__Exercise description__
Repeat every line below exactly, word for word.
--- start ---
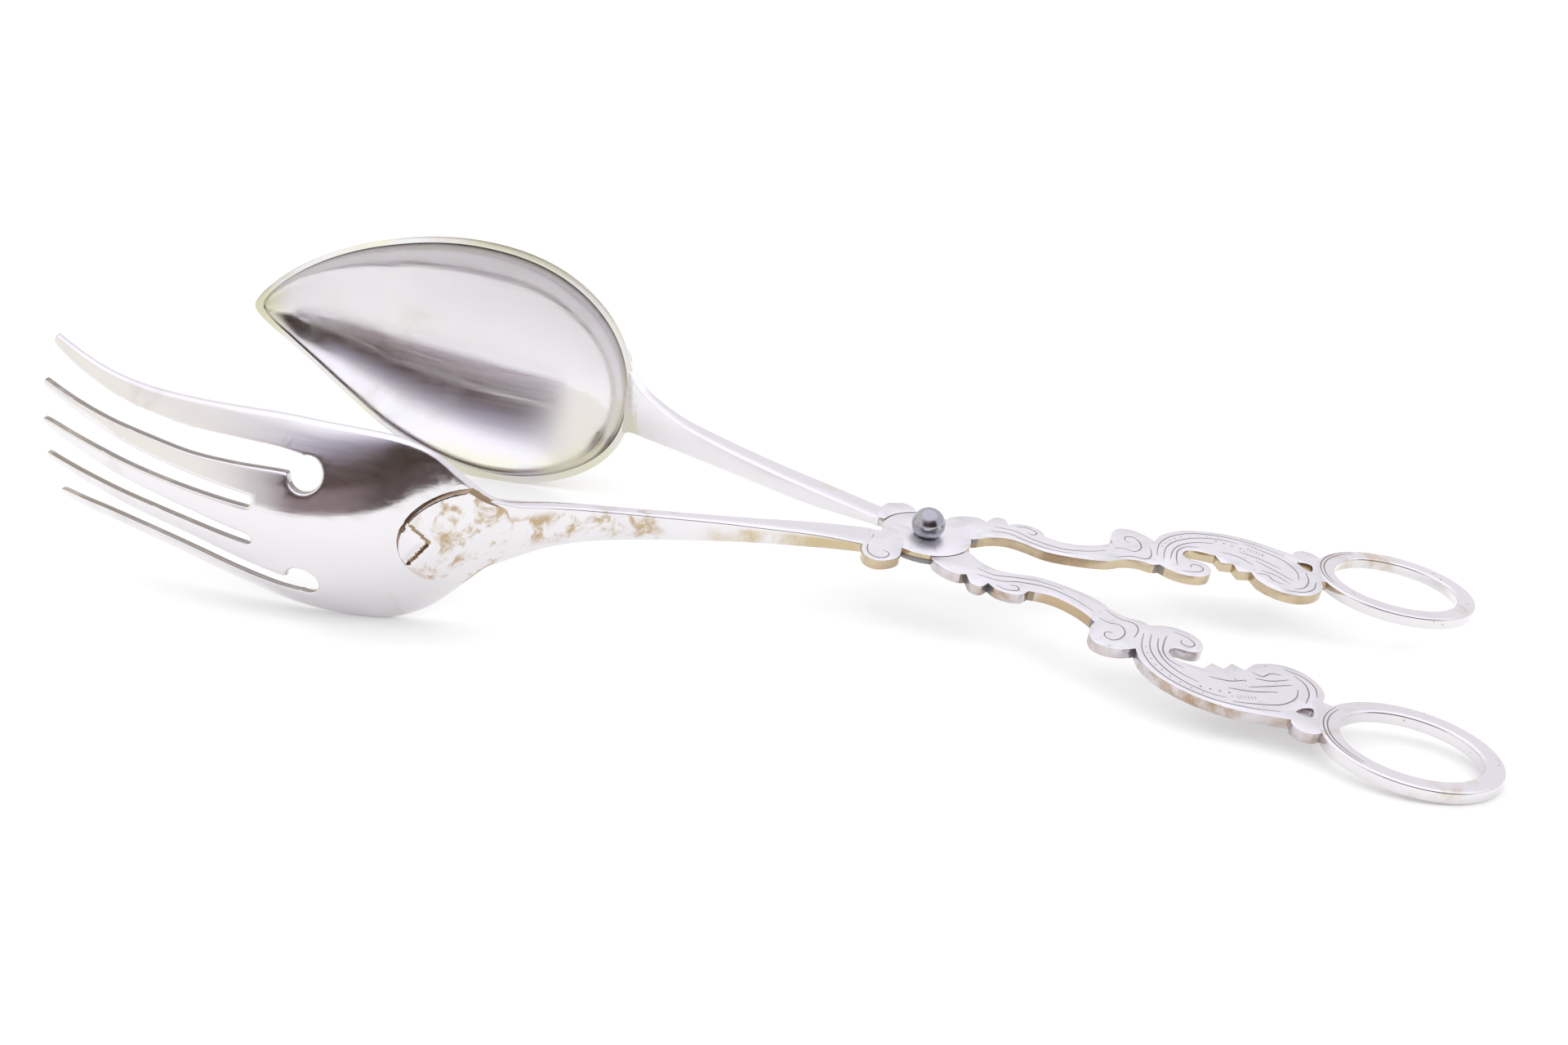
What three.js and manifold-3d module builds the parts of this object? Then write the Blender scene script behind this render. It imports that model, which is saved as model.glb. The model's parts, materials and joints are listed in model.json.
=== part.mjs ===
// Scissor-action serving tongs in silver: a five-tined fork and a deep spoon on crossed arms, with
// pierced scroll handles and oval finger rings, turning on one ball-headed pivot. Millimetres.
//
// The pieces are drawn in the tongs' own frame: the pivot pin along +Z, the finger rings towards +X,
// the spoon on the +Y side, and the middle plane, y = 0, halfway between the rings. The tongs are
// then laid on their three resting points, +Z up, with the origin under the middle of the object.
import * as THREE from 'three';
import { mergeVertices } from 'three/addons/utils/BufferGeometryUtils.js';
import Module from 'manifold-3d';

const wasm = await Module();
wasm.setup();

// ---- Driving dimensions ----------------------------------------------------------------------

const GAP = 0.3; // clearance left between neighbouring pieces
const PLATE_THICKNESS = 2;
const PLATE_TOP = PLATE_THICKNESS / 2;
const THROUGH = 5; // half height of a cutter that passes right through a plate

// Half-lap joint: inside the lap circle each arm keeps only its own half of the plate.
const PIVOT = new THREE.Vector2(0.2, 3);
const BOSS_RADIUS = 9;
const LAP_RADIUS = 9.8;
const PIN_RADIUS = 1.6;
const BORE_RADIUS = PIN_RADIUS + GAP;
const BALL_RADIUS = 3.15;
const BALL_CENTRE = 2.0; // height of the ball's centre above its seat
const WASHER_RADIUS = 4.2;
const WASHER_THICKNESS = 0.7;
const NUT_RADIUS = 3.2;
const NUT_THICKNESS = 1.9;

// Finger ring: an oval band of flat bar, thicker than the plate it is soldered to.
const RING_CENTRE = new THREE.Vector2(93.7, 31.8);
const RING_OUTER = new THREE.Vector2(16.1, 13.3);
const RING_INNER = new THREE.Vector2(12.4, 9.8);
const RING_THICKNESS = 2.5;

// Spoon bowl, from its tip to its heel.
const BOWL_TIP = -166;
const BOWL_HEEL = -72.1;
const BOWL_HALF_WIDTH = 28.5;
const EGG_SKEW = 1.476; // above 1, the widest place lies nearer the heel
const EGG_FULLNESS = 0.436;
const BOWL_DEPTH = 16;
const BOWL_WALL = 1.5;

// Fork blade: five tines, four slots, with a round hole closing each outer slot.
const BLADE_TIP = -169;
const BLADE_HEEL = -73;
const BLADE_WALL = 1.7;
const OUTER_SLOT_HOLE = { x: -105.6, z: 10.9, radius: 3.1 };

// Heel drop: the rounded tongue that backs the joint of stem and head.
const DROP_TIP = -88.5;
const DROP_HALF_WIDTH = 9.8;
const DROP_THICKNESS = 1.1;
const DROP_GAP = 0.5; // wider than GAP, because its facets bridge the curve that it follows

// ---- Lines that the pieces follow --------------------------------------------------------------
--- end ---
__Exercise response__
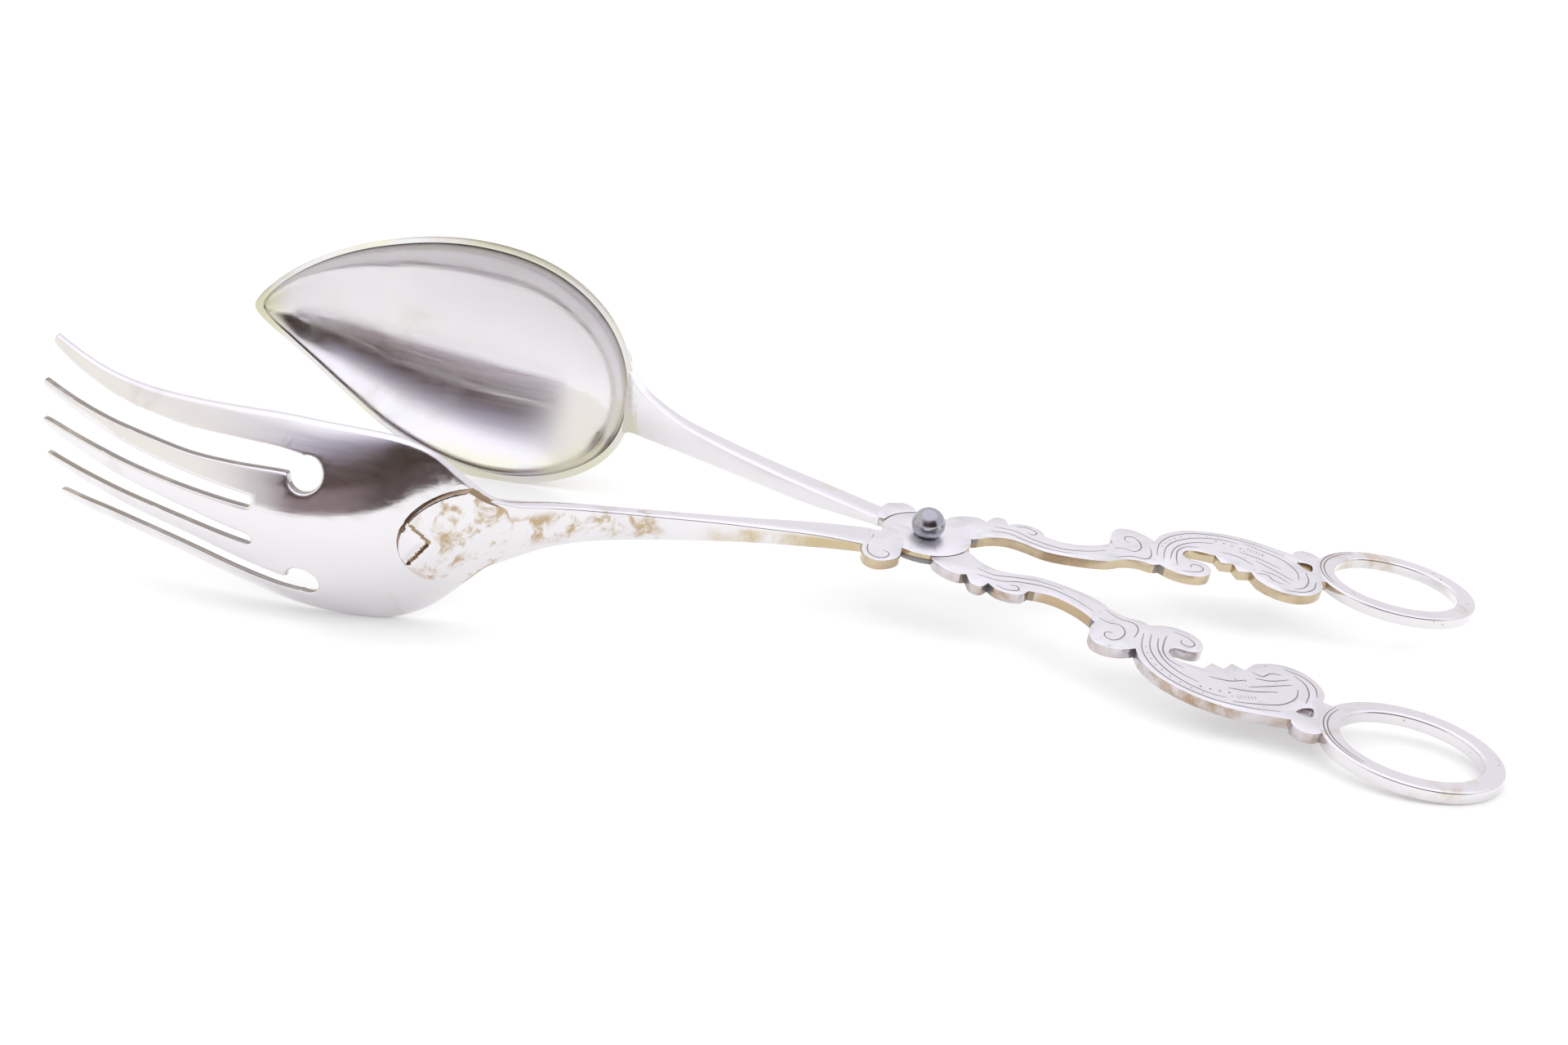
What three.js and manifold-3d module builds the parts of this object? Then write the Blender scene script behind this render. It imports that model, which is saved as model.glb. The model's parts, materials and joints are listed in model.json.
=== part.mjs ===
// Scissor-action serving tongs in silver: a five-tined fork and a deep spoon on crossed arms, with
// pierced scroll handles and oval finger rings, turning on one ball-headed pivot. Millimetres.
//
// The pieces are drawn in the tongs' own frame: the pivot pin along +Z, the finger rings towards +X,
// the spoon on the +Y side, and the middle plane, y = 0, halfway between the rings. The tongs are
// then laid on their three resting points, +Z up, with the origin under the middle of the object.
import * as THREE from 'three';
import { mergeVertices } from 'three/addons/utils/BufferGeometryUtils.js';
import Module from 'manifold-3d';

const wasm = await Module();
wasm.setup();

// ---- Driving dimensions ----------------------------------------------------------------------

const GAP = 0.3; // clearance left between neighbouring pieces
const PLATE_THICKNESS = 2;
const PLATE_TOP = PLATE_THICKNESS / 2;
const THROUGH = 5; // half height of a cutter that passes right through a plate

// Half-lap joint: inside the lap circle each arm keeps only its own half of the plate.
const PIVOT = new THREE.Vector2(0.2, 3);
const BOSS_RADIUS = 9;
const LAP_RADIUS = 9.8;
const PIN_RADIUS = 1.6;
const BORE_RADIUS = PIN_RADIUS + GAP;
const BALL_RADIUS = 3.15;
const BALL_CENTRE = 2.0; // height of the ball's centre above its seat
const WASHER_RADIUS = 4.2;
const WASHER_THICKNESS = 0.7;
const NUT_RADIUS = 3.2;
const NUT_THICKNESS = 1.9;

// Finger ring: an oval band of flat bar, thicker than the plate it is soldered to.
const RING_CENTRE = new THREE.Vector2(93.7, 31.8);
const RING_OUTER = new THREE.Vector2(16.1, 13.3);
const RING_INNER = new THREE.Vector2(12.4, 9.8);
const RING_THICKNESS = 2.5;

// Spoon bowl, from its tip to its heel.
const BOWL_TIP = -166;
const BOWL_HEEL = -72.1;
const BOWL_HALF_WIDTH = 28.5;
const EGG_SKEW = 1.476; // above 1, the widest place lies nearer the heel
const EGG_FULLNESS = 0.436;
const BOWL_DEPTH = 16;
const BOWL_WALL = 1.5;

// Fork blade: five tines, four slots, with a round hole closing each outer slot.
const BLADE_TIP = -169;
const BLADE_HEEL = -73;
const BLADE_WALL = 1.7;
const OUTER_SLOT_HOLE = { x: -105.6, z: 10.9, radius: 3.1 };

// Heel drop: the rounded tongue that backs the joint of stem and head.
const DROP_TIP = -88.5;
const DROP_HALF_WIDTH = 9.8;
const DROP_THICKNESS = 1.1;
const DROP_GAP = 0.5; // wider than GAP, because its facets bridge the curve that it follows

// ---- Lines that the pieces follow --------------------------------------------------------------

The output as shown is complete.